[Stored rows]:
------
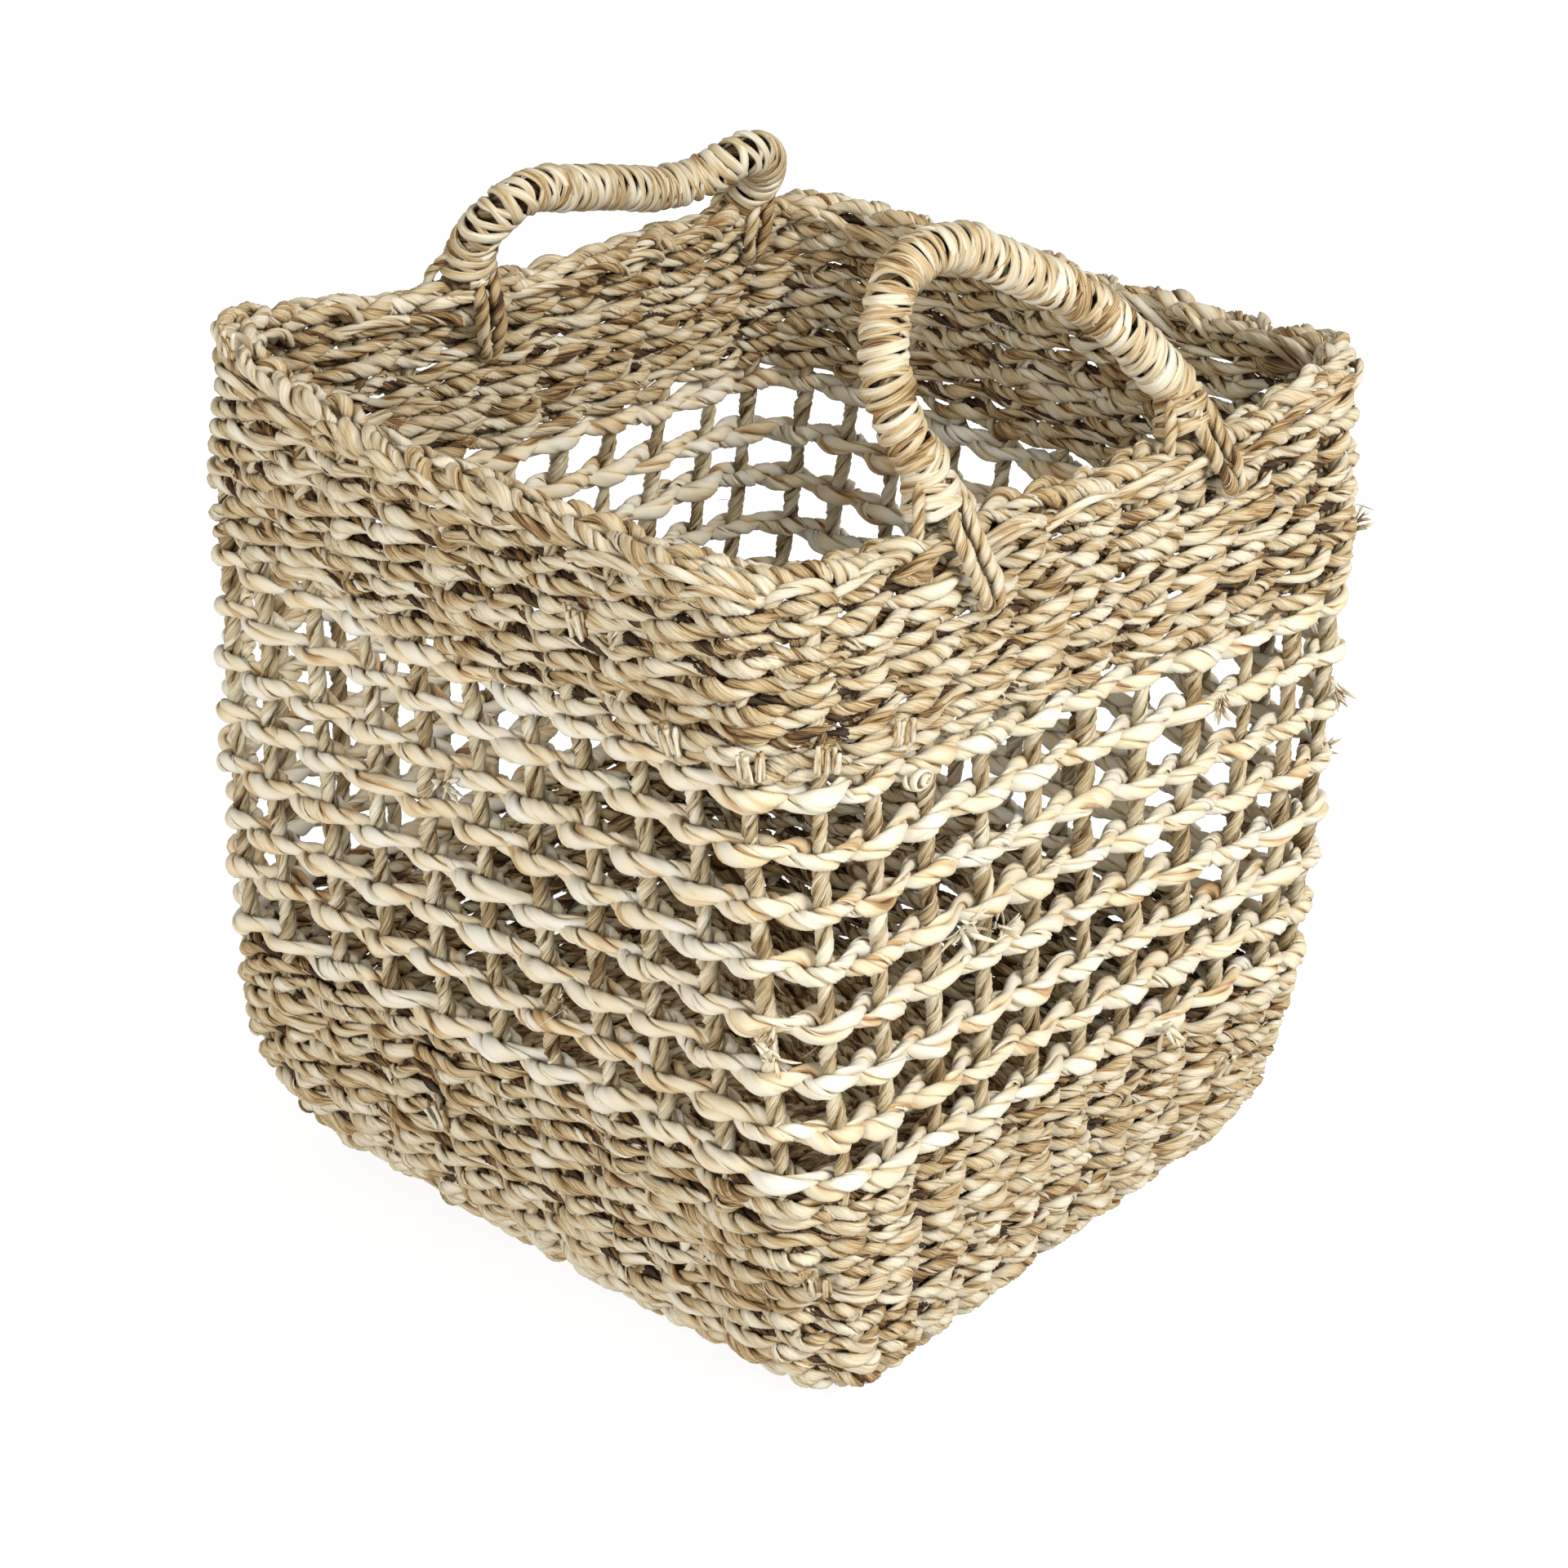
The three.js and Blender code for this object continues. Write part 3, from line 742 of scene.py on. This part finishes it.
------
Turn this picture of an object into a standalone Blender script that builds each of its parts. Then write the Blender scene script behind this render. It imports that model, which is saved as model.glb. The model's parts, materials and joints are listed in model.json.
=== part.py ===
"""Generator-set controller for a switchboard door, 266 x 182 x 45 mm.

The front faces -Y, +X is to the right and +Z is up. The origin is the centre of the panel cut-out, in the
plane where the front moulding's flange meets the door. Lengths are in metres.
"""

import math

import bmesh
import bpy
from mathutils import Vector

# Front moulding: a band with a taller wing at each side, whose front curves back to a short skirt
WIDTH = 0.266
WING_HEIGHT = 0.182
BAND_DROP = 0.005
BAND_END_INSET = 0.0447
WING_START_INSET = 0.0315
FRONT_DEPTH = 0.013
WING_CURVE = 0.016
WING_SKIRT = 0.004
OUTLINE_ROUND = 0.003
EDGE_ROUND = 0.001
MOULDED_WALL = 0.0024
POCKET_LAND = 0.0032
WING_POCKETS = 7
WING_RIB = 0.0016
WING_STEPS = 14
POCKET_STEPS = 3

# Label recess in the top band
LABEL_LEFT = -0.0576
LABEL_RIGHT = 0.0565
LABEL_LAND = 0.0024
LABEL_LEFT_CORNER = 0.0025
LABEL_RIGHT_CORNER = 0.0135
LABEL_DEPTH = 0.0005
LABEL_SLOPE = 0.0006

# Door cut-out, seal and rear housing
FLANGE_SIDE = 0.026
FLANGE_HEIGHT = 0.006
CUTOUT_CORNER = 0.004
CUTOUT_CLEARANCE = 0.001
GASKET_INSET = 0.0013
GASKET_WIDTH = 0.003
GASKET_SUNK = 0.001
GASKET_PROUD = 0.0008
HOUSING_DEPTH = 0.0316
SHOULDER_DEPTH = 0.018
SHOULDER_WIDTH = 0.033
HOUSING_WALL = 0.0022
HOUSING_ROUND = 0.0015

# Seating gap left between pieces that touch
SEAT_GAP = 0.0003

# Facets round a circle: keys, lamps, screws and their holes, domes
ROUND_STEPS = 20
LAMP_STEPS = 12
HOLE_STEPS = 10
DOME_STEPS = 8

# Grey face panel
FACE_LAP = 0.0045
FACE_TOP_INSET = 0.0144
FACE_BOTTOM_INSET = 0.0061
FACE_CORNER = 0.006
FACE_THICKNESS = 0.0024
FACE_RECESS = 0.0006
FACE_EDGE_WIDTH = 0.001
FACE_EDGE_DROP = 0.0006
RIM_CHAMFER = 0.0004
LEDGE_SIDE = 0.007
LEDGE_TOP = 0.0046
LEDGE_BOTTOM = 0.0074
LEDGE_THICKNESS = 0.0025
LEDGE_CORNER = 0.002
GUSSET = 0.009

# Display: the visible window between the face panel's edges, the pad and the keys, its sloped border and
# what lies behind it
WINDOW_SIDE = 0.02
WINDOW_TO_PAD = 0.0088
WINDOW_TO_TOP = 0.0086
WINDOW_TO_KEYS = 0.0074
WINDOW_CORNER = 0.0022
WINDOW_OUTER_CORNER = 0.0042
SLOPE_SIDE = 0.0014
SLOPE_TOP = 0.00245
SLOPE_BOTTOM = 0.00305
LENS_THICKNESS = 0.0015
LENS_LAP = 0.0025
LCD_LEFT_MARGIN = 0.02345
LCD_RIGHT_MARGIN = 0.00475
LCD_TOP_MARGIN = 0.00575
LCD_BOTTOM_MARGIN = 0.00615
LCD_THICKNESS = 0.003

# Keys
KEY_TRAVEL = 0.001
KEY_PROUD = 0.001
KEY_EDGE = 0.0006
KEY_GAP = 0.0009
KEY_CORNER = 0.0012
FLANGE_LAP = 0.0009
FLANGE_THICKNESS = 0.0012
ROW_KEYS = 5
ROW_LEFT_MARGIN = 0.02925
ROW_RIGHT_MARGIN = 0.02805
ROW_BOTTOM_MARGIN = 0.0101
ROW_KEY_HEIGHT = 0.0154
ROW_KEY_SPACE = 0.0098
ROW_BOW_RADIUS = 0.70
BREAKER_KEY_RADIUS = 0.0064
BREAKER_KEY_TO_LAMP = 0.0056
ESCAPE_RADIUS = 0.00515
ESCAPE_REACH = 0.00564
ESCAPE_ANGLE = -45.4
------
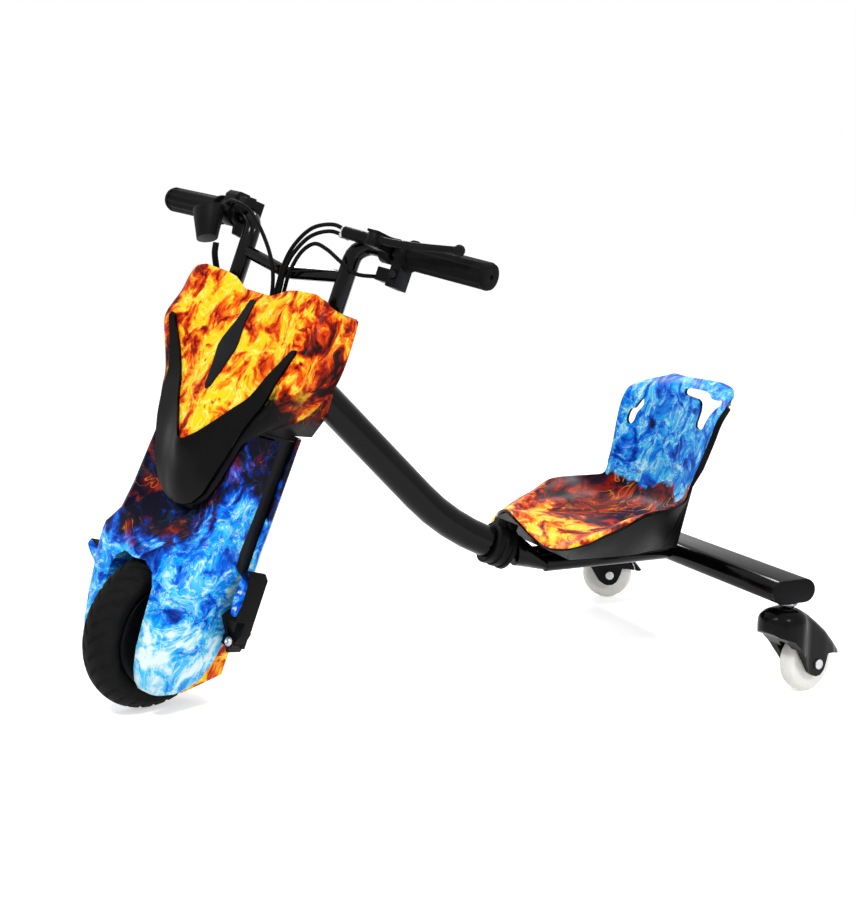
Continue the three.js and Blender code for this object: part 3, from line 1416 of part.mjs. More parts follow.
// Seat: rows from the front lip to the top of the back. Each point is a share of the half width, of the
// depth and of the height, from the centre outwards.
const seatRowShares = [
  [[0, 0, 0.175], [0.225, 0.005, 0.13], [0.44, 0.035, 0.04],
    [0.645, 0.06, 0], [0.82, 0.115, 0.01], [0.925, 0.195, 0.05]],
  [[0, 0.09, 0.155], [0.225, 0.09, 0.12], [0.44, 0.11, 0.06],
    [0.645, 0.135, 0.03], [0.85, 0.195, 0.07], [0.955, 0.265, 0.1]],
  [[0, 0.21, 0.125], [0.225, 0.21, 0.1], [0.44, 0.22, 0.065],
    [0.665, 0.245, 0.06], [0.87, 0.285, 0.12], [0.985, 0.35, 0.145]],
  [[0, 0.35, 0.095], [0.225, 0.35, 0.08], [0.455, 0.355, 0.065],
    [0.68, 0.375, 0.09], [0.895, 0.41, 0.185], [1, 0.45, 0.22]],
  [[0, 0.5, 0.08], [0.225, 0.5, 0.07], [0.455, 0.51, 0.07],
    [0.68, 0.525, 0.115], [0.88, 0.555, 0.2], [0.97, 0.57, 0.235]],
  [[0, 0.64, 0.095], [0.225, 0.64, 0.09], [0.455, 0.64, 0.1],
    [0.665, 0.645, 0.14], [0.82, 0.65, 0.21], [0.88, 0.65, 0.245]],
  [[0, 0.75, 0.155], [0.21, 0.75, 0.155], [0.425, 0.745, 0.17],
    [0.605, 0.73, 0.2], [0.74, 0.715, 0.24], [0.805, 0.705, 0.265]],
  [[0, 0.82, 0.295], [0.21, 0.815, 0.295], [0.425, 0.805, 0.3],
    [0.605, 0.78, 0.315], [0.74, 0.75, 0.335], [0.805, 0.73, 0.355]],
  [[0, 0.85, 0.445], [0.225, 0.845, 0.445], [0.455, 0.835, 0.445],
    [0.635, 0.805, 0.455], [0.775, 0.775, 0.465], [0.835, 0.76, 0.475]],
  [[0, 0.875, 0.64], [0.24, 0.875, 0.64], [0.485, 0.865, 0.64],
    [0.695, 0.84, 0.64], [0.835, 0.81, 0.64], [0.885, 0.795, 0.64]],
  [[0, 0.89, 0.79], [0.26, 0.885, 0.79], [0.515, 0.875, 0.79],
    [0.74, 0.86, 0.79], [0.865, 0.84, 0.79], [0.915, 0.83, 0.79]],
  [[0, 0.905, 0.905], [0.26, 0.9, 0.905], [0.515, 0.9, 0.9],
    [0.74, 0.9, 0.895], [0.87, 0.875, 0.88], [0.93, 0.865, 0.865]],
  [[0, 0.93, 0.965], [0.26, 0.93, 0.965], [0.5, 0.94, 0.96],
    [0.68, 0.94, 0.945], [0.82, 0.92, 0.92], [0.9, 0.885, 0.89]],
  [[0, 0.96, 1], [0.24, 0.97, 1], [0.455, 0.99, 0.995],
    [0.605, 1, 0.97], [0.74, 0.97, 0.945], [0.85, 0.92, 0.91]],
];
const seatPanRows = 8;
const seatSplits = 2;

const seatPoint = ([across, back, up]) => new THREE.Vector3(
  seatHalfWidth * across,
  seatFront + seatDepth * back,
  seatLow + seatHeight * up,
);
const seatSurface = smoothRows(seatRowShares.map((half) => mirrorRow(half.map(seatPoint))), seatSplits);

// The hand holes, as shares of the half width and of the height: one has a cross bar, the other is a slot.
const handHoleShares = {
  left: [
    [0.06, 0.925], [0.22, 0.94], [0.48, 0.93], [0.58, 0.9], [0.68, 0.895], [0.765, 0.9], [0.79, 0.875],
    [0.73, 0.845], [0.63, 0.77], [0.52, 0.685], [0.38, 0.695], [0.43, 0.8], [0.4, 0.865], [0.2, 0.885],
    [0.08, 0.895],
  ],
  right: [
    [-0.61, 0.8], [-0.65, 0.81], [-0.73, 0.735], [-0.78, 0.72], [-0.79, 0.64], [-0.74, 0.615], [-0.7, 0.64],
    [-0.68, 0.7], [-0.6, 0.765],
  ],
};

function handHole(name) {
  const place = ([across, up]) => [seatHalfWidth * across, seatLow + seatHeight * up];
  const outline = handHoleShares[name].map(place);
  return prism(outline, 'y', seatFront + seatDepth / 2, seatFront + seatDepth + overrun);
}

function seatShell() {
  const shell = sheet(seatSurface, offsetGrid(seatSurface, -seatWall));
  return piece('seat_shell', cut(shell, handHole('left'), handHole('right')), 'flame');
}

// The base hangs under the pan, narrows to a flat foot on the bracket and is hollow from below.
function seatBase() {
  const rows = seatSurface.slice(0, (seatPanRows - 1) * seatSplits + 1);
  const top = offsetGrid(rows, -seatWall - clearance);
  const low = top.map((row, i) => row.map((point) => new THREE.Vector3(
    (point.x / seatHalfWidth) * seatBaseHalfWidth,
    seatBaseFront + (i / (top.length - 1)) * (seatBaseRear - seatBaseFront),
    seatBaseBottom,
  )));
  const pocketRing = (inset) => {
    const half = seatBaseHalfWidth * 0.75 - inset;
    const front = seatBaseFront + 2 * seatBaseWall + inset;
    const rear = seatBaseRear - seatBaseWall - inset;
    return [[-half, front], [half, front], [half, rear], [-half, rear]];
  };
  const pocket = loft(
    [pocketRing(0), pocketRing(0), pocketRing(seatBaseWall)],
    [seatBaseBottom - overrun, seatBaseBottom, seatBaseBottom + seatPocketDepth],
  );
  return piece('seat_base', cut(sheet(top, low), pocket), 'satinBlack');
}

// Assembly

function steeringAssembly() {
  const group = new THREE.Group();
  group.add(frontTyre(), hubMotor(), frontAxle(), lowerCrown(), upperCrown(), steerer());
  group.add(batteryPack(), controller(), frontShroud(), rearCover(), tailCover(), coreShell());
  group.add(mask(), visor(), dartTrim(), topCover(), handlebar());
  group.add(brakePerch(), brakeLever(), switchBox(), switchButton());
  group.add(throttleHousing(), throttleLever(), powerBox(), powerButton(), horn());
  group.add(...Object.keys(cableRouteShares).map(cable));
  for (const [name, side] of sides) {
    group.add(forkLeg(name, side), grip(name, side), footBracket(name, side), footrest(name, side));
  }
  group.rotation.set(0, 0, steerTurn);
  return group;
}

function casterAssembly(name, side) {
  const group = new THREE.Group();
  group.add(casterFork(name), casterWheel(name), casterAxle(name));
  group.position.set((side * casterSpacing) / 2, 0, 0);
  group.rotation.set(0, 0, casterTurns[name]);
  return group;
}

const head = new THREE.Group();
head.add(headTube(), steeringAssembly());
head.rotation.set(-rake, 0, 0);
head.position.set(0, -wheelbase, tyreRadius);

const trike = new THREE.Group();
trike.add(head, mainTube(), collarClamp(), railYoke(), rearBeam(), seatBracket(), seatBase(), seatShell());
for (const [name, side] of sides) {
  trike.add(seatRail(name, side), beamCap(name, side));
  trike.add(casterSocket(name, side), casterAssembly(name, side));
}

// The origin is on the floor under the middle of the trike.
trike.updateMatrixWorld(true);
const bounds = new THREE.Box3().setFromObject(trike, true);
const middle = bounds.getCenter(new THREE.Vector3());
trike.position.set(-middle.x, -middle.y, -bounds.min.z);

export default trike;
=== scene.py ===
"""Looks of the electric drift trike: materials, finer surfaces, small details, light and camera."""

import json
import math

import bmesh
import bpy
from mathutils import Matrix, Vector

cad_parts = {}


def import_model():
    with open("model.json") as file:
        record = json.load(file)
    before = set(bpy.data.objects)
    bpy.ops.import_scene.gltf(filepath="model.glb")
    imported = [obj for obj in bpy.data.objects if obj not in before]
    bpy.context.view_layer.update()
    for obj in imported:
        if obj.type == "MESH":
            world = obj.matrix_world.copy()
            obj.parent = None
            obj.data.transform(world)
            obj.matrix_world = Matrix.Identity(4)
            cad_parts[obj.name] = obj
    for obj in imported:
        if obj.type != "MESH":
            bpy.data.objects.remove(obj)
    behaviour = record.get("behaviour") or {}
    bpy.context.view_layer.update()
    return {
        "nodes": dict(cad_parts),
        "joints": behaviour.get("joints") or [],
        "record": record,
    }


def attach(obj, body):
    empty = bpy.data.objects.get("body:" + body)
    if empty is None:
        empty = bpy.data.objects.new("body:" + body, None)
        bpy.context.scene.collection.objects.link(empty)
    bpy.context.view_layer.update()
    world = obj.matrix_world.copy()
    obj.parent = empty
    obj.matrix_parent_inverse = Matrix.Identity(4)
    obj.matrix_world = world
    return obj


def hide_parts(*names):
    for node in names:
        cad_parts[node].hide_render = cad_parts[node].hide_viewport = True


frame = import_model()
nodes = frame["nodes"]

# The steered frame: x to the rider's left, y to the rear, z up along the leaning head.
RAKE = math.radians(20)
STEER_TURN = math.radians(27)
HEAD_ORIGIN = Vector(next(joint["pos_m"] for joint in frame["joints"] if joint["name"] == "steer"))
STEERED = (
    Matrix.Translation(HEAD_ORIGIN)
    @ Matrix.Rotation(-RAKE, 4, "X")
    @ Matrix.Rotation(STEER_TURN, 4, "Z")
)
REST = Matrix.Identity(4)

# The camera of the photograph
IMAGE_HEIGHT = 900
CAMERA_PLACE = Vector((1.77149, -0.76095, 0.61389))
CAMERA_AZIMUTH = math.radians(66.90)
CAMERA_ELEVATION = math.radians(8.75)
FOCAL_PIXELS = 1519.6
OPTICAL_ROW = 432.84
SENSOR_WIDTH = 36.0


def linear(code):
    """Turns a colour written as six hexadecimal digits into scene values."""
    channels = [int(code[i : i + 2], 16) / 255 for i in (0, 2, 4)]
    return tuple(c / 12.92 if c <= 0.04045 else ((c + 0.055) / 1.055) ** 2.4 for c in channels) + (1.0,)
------
[Goal of the exercise]: Identify which lines contain the word "data" and copy each one.

[Answer to this problem]:
    before = set(bpy.data.objects)
    imported = [obj for obj in bpy.data.objects if obj not in before]
            obj.data.transform(world)
            bpy.data.objects.remove(obj)
    empty = bpy.data.objects.get("body:" + body)
        empty = bpy.data.objects.new("body:" + body, None)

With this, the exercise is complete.